Поэтому если у меня и есть пристрастие, то это — пристрастие к демократии и, значит, к традиции. Я всегда доверял массе тяжко работающих людей больше, чем беспокойной породе литераторов, к которой принадлежу. Даже фантазии и предрассудки тех, кто видит жизнь изнутри, я предпочту яснейшим доводам тех, кто видит жизнь снаружи. Я всегда верил сказкам старых бабушек, а не фактам старых дев. Пока ум остается природным умом, пусть он будет сколь угодно причудливым.
Теперь я должен определить первоосновы моей философии. Я и не притворяюсь, будто я это умею, и потому просто изложу мои принципы один за другим в том порядке, как я на них набрел. Потом я постараюсь соединить их и подвести итоги моей личной философии и, наконец, опишу мое потрясающее открытие: все это было найдено до меня — найдено христианством. Из всех моих глубочайших убеждений самое раннее связано с народной традицией, и без предшествующего объяснения я не смог бы объяснить свой духовный опыт. Я и так не знаю, смогу ли объяснить, но сейчас я попробую.
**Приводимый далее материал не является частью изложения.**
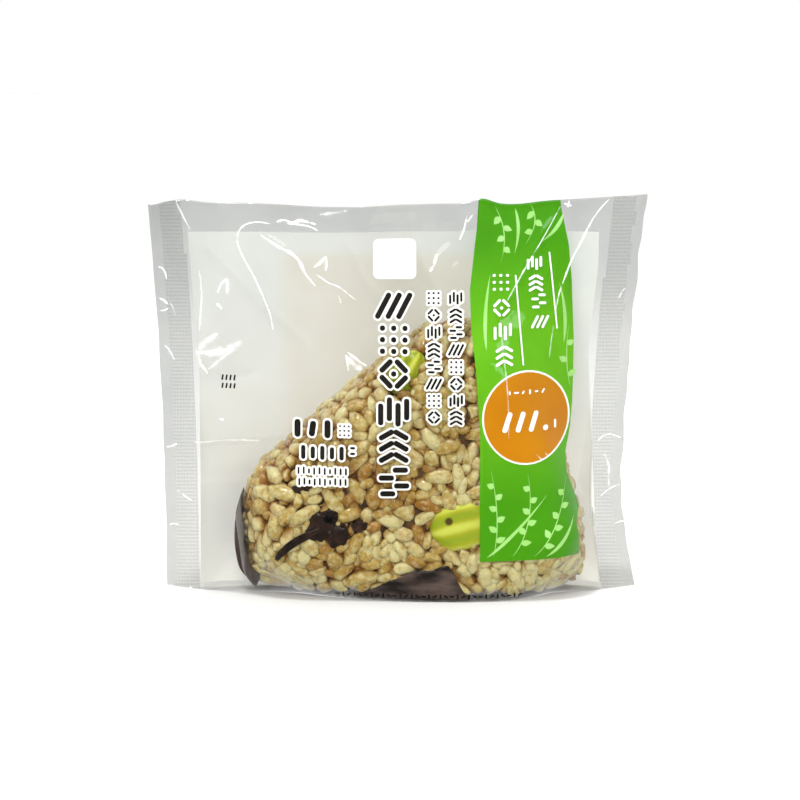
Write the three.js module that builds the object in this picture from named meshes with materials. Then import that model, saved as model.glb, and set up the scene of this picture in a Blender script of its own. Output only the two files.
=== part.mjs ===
// A rice ball sealed in a clear film pack, standing on its flat base.
//
// The pack is a tube of thin clear film that lies across the rice ball. A flat crimped seal
// closes it at the left and at the right, the film folds over along the top, and the seam of
// the tube runs across the back as a narrow flap. Inside, the rice ball is a lopsided rounded
// triangle, as a pressed ball is once it has settled, and it spreads the film into a flat base,
// a full front and a full back. From the ball the film is stretched like a tent to the two
// seals and to the fold at the top.
//
// The pack cannot be opened without tearing it, so it is one closed solid, with the outer form
// of the film round the ball. Sizes are in millimetres. X runs to the right, Y to the back and
// Z up. The origin is at the middle of the base.

import * as THREE from "three";

// The pack's outline, seen from the front.
const PACK_HEIGHT = 86; // from the base to the fold at the top
const TOP_RISE_RIGHT = 2.2; // the fold climbs to its right end
const TOP_RISE_LEFT = 0.8;
const TOP_HALF_WIDTH = 55;
const LEFT_EDGE_AT_BASE = -51.5;
const LEFT_FLARE = 3.5; // the left seal leans out towards the top
const LEFT_FLARE_POWER = 2.2;
const RIGHT_WAIST = 50; // the right seal is drawn in at this height and flares both ways
const RIGHT_WAIST_HEIGHT = 20;
const RIGHT_FLARE_UP = 5;
const RIGHT_FLARE_UP_POWER = 1.6;
const RIGHT_FLARE_DOWN = 3.3;
const RIGHT_FLARE_DOWN_POWER = 1.3;

// The crimped seals and the seam.
const SEAL_WIDTH = 6.5;
const SEAL_HALF_THICKNESS = 0.4;
const SEAL_LIFT = 0.8; // the seals' lower ends hang clear of the table
const SEAM_BOTTOM = 23.5;
const SEAM_TOP = 32.5;
const SEAM_THICKNESS = 0.5;

// The rice ball, seen from the front: three corner circles and a belly circle with one skin
// round them. What of that reaches below the table is pressed flat.
const BALL_CIRCLES = [
  { x: -18, z: 17.5, radius: 18 },
  { x: 28.6, z: 13.5, radius: 14 },
  { x: 14, z: 41.3, radius: 20.5 },
  { x: 12, z: 18, radius: 28 },
];
const BALL_HALF_DEPTH = 17.2; // at the middle of the front and back faces
const BALL_ROUNDING = 16; // from the ball's outline in to its full depth
const ROUNDING_POWER = 2.2; // 2 would be a round edge, and more is squarer
const CONTACT_STEP = 0.5; // spacing of the contours where the film may leave the ball
const UNDERFOLD = 3; // the film turns under the ball this far beyond its lowest contour
const RIM_SHARPNESS = 6; // how sharply the tent bends where two of its edges are equally near

// How finely the film is drawn.
const COLUMN_STEP = 2.5;
const RIGHT_COLUMN_STEP = 1.35; // the ball nearly fills the pack there, so the film is steep
const RIGHT_STEEP_WIDTH = 16;
const ROW_STEP = 2.5;
const FOOT_ROWS = [0, 0.6, 1.8, 3.4, 5.2];
const DIRECTIONS = 96; // directions in which the ball's outline is felt

const clamp01 = (t) => Math.min(1, Math.max(0, t));
const mix = (a, b, t) => a + (b - a) * t;

// How far a point lies outside the ball's outline, or inside it where the answer is negative.
const FEELERS = Array.from({ length: DIRECTIONS }, (_, i) => {
  const angle = (i / DIRECTIONS) * 2 * Math.PI;
  const nx = Math.cos(angle);
  const nz = Math.sin(angle);
  const reach = Math.max(...BALL_CIRCLES.map((c) => c.x * nx + c.z * nz + c.radius));
  return { nx, nz, reach };
});

function distanceToBall(x, z) {
  return Math.max(...FEELERS.map((f) => x * f.nx + z * f.nz - f.reach));
}

// The pack's outline at a height, or at a place across it.
function leftEdge(z) {
  return LEFT_EDGE_AT_BASE - LEFT_FLARE * (z / PACK_HEIGHT) ** LEFT_FLARE_POWER;
}

function rightEdge(z) {
  const up = clamp01((z - RIGHT_WAIST_HEIGHT) / (PACK_HEIGHT - RIGHT_WAIST_HEIGHT));
  const down = clamp01((RIGHT_WAIST_HEIGHT - z) / RIGHT_WAIST_HEIGHT);
  return (
    RIGHT_WAIST +
    RIGHT_FLARE_UP * up ** RIGHT_FLARE_UP_POWER +
    RIGHT_FLARE_DOWN * down ** RIGHT_FLARE_DOWN_POWER
  );
}

function topEdge(x) {
  const right = Math.max(0, x) / TOP_HALF_WIDTH;
  const left = Math.max(0, -x) / TOP_HALF_WIDTH;
  return PACK_HEIGHT + TOP_RISE_RIGHT * right ** 2 + TOP_RISE_LEFT * left ** 2;
}

// The base is flat under the ball and the film beside it, and lifts only along the seals.
function bottomEdge(x) {
  const fromSeal = Math.min(x - leftEdge(0), rightEdge(0) - x);
  return SEAL_LIFT * clamp01(1 - fromSeal / SEAL_WIDTH);
}

// Half the ball's depth on the contour that lies this far inside its outline.
function ballHalfDepth(inset) {
  const outside = 1 - clamp01(inset / BALL_ROUNDING);
  return BALL_HALF_DEPTH * (1 - outside ** ROUNDING_POWER) ** (1 / ROUNDING_POWER);
}

const CONTACT_CONTOURS = Array.from(
  { length: Math.round(BALL_ROUNDING / CONTACT_STEP) + 1 },
  (_, i) => ({ inset: i * CONTACT_STEP, depth: ballHalfDepth(i * CONTACT_STEP) }),
);

// How far a place is from the nearest of the film's held edges: the two seals, the fold and the
// turn under the ball. Where two of them are equally near, the tent bends over softly.
function distanceToRim(x, z) {
  const edges = [
    x - (leftEdge(z) + SEAL_WIDTH),
    rightEdge(z) - SEAL_WIDTH - x,
    topEdge(x) - z,
    z + UNDERFOLD,
  ];
  if (Math.min(...edges) < 1e-6) return 0;
  const sum = edges.reduce((total, edge) => total + edge ** -RIM_SHARPNESS, 0);
  return sum ** (-1 / RIM_SHARPNESS);
}

// Half the pack's depth at a place seen from the front. The film runs straight from its held
// edge to each contour of the ball, and touches the contour that holds it furthest out.
function halfDepth(x, z) {
  const outside = distanceToBall(x, z);
  const toRim = distanceToRim(x, z);
  if (toRim === 0) return SEAL_HALF_THICKNESS;
  const held = CONTACT_CONTOURS.map(({ inset, depth }) => {
    const beyondContour = Math.max(0, outside + inset);
    return (depth * toRim) / (toRim + beyondContour);
  });
  return Math.max(SEAL_HALF_THICKNESS, ...held);
}

// The pack is as deep to the back as to the front with the seam's flap counted in.
const BACK_SHARE = 1 - SEAM_THICKNESS / BALL_HALF_DEPTH;

function backDepth(x, z, nominal) {
  const flap = nominal > SEAM_BOTTOM && nominal < SEAM_TOP ? SEAM_THICKNESS : 0;
  return BACK_SHARE * halfDepth(x, z) + flap;
}

// Places across the pack, as shares of its width, with a column at each edge of a seal.
function columnShares() {
  const width = 2 * TOP_HALF_WIDTH;
  const seal = SEAL_WIDTH / width;
  const steepStart = 1 - seal - RIGHT_STEEP_WIDTH / width;
  const broad = Math.round(((steepStart - seal) * width) / COLUMN_STEP);
  const steep = Math.round(RIGHT_STEEP_WIDTH / RIGHT_COLUMN_STEP);
  const shares = [0, seal / 2];
  for (let i = 0; i < broad; i++) shares.push(mix(seal, steepStart, i / broad));
  for (let i = 0; i <= steep; i++) shares.push(mix(steepStart, 1 - seal, i / steep));
  return [...shares, 1 - seal / 2, 1];
}

// Heights of the rows, closer together at the foot and at the two edges of the seam.
function rowHeights() {
  const foot = FOOT_ROWS[FOOT_ROWS.length - 1];
  const count = Math.round((PACK_HEIGHT - foot) / ROW_STEP);
  const rows = [...FOOT_ROWS];
  for (let i = 1; i <= count; i++) rows.push(mix(foot, PACK_HEIGHT, i / count));
  const seamEdges = [SEAM_BOTTOM, SEAM_TOP].flatMap((z) => [z - 0.15, z + 0.15]);
  const clear = rows.filter((z) => seamEdges.every((edge) => Math.abs(edge - z) > 0.5));
  return [...clear, ...seamEdges].sort((a, b) => a - b);
}

// The film's front and back as two grids that share the pack's outline, with a narrow rim
// between them along the seals and the fold, and the flat base between their lowest rows.
function packGeometry() {
  const shares = columnShares();
  const rows = rowHeights();
  const positions = [];
  const across = shares.length;

  for (const side of [-1, 1]) {
    for (const nominal of rows) {
      for (const share of shares) {
        const x = mix(leftEdge(nominal), rightEdge(nominal), share);
        const z = mix(bottomEdge(x), topEdge(x), nominal / PACK_HEIGHT);
        positions.push(x, side < 0 ? -halfDepth(x, z) : backDepth(x, z, nominal), z);
      }
    }
  }

  const index = [];
  const front = (row, column) => row * across + column;
  const back = (row, column) => rows.length * across + row * across + column;
  const quad = (a, b, c, d) => index.push(a, b, c, a, c, d);

  for (let r = 0; r + 1 < rows.length; r++) {
    for (let c = 0; c + 1 < across; c++) {
      quad(front(r, c), front(r, c + 1), front(r + 1, c + 1), front(r + 1, c));
      quad(back(r, c + 1), back(r, c), back(r + 1, c), back(r + 1, c + 1));
    }
    const last = across - 1;
    quad(back(r, 0), front(r, 0), front(r + 1, 0), back(r + 1, 0));
    quad(front(r, last), back(r, last), back(r + 1, last), front(r + 1, last));
  }
  const top = rows.length - 1;
  for (let c = 0; c + 1 < across; c++) {
    quad(front(top, c), front(top, c + 1), back(top, c + 1), back(top, c));
    quad(back(0, c), back(0, c + 1), front(0, c + 1), front(0, c));
  }

  const geometry = new THREE.BufferGeometry();
  geometry.setAttribute("position", new THREE.Float32BufferAttribute(positions, 3));
  geometry.setIndex(index);
  geometry.computeVertexNormals();
  return geometry;
}

// Clear polypropylene film: smooth and glossy, and grey where it is seen against white.
const clearFilm = new THREE.MeshStandardMaterial({
  name: "clear_film",
  color: 0xdedfda,
  roughness: 0.15,
  metalness: 0,
});

const pack = new THREE.Mesh(packGeometry(), clearFilm);
pack.name = "film_pack";

const riceBallPack = new THREE.Group();
riceBallPack.name = "rice_ball_pack";
riceBallPack.add(pack);

export default riceBallPack;
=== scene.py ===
# The finished look of a rice ball sealed in a clear film pack: film with its crimped seals and
# creases, the print on it, and the rice, barley, edamame and kelp inside.
#
# The pack's form is worked out in millimetres by the functions under "The pack's form", in the
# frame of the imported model: X to the right, Y to the back, Z up from the table. Meshes are turned
# to metres when a piece is finished.

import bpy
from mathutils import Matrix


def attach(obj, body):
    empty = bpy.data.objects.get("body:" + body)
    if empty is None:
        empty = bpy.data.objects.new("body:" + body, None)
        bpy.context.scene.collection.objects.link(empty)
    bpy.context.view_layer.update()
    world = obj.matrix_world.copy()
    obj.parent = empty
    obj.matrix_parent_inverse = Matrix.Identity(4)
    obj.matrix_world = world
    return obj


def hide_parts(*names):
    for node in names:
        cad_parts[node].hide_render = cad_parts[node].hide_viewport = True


bl_info = {
    "name": "Rice Ball in a Film Pack",
    "version": (1, 0, 0),
    "blender": (4, 5, 0),
    "location": "View3D > Sidebar > Rice Ball",
    "description": "Builds a rice ball sealed in a clear film pack",
    "category": "Add Mesh",
}

import math
import random

import bmesh
import bpy
from bpy.props import FloatProperty, FloatVectorProperty, IntProperty, PointerProperty
from mathutils import Matrix, Vector, noise

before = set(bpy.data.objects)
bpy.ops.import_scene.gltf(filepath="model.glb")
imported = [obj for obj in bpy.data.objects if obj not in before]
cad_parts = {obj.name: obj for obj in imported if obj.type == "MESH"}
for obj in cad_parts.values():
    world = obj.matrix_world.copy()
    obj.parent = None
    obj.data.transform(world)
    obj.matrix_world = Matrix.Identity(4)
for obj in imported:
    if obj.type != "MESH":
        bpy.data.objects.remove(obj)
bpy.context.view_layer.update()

MM = 0.001
BODY = "root"
PACK_NODE = "film_pack"

# The pack's outline, seen from the front, in millimetres
PACK_HEIGHT = 86.0
TOP_RISE_RIGHT = 2.2
TOP_RISE_LEFT = 0.8
TOP_HALF_WIDTH = 55.0
LEFT_EDGE_AT_BASE = -51.5
LEFT_FLARE = 3.5
LEFT_FLARE_POWER = 2.2
RIGHT_WAIST = 50.0
RIGHT_WAIST_HEIGHT = 20.0
RIGHT_FLARE_UP = 5.0
RIGHT_FLARE_UP_POWER = 1.6
RIGHT_FLARE_DOWN = 3.3
RIGHT_FLARE_DOWN_POWER = 1.3
SEAL_WIDTH = 6.5
SEAL_HALF_THICKNESS = 0.4
SEAL_LIFT = 0.8
SEAM_BOTTOM = 23.5
SEAM_TOP = 32.5
SEAM_THICKNESS = 0.5

# The rice ball: circles as (x, z, radius) with one skin round them
BALL_CIRCLES = [(-18.0, 17.5, 18.0), (28.6, 13.5, 14.0), (14.0, 41.3, 20.5), (12.0, 18.0, 28.0)]
BALL_HALF_DEPTH = 17.2
BALL_ROUNDING = 16.0
ROUNDING_POWER = 2.2
BALL_MIDDLE = Vector((10.0, 0.0, 22.0))
CONTACT_STEP = 0.5
UNDERFOLD = 3.0
RIM_SHARPNESS = 6.0
DIRECTIONS = 96

FRONT = -1
BACK = 1
BOTH = 0

# How far under the film each thing lies, in millimetres, so that none of them touch
INK_LIFT = 0.10
OUTLINE_LIFT = 0.18
FIELD_LIFT = 0.27
GROUND_LIFT = 0.36
FOOD_LIFT = 0.65


def clamp01(value):
    return min(1.0, max(0.0, value))


def mix(a, b, share):
    return a + (b - a) * share


def smooth(value):
    t = clamp01(value)
    return t * t * (3 - 2 * t)


# The pack's form

def ball_feelers(circles):
    """Directions with the furthest reach of the ball in each, as (nx, nz, reach)."""
    found = []
    for i in range(DIRECTIONS):
        angle = 2 * math.pi * i / DIRECTIONS
        nx, nz = math.cos(angle), math.sin(angle)
        reach = max(x * nx + z * nz + radius for x, z, radius in circles)
        found.append((nx, nz, reach))
    return found


FEELERS = ball_feelers(BALL_CIRCLES)


def ball_distance(x, z):
    """How far a place lies outside the ball's outline, or inside it where it is negative."""
    return max(x * nx + z * nz - reach for nx, nz, reach in FEELERS)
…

Мою первую и последнюю философию, в которую я твердо верю, я усвоил в детской от няни — величественной, вдохновенной жрицы демократии и традиции. Крепче всего я верил и верю в волшебные сказки. Они кажутся мне удивительно разумными. Это не фантазия, рядом с ними все остальное фантастично, даже религия и рационализм: религия невероятно права, рационализм невероятно не прав. Страна чудес — это просто солнечный край здравого смысла. Не земля судит небо, а небо землю, и точно так же, по-моему, землю укоряет сказочная страна. Я знал о волшебном бобовом стебле прежде, чем вкусил бобов[41], и поверил в человека на Луне раньше, чем в Луну. И в этом я следовал традиции. Наши поэты — естествоиспытатели, они говорят о кусте или ручье, но создатели эпоса и притч говорили о божествах ручья и куста. Это и имеют в виду наши современники, когда упрекают древних, которые, наверное, не ценили природу, если считали ее божественной. Ведь няни рассказывают детям не о траве, а о феях, пляшущих в травах, и древние греки за дриадами не видели леса.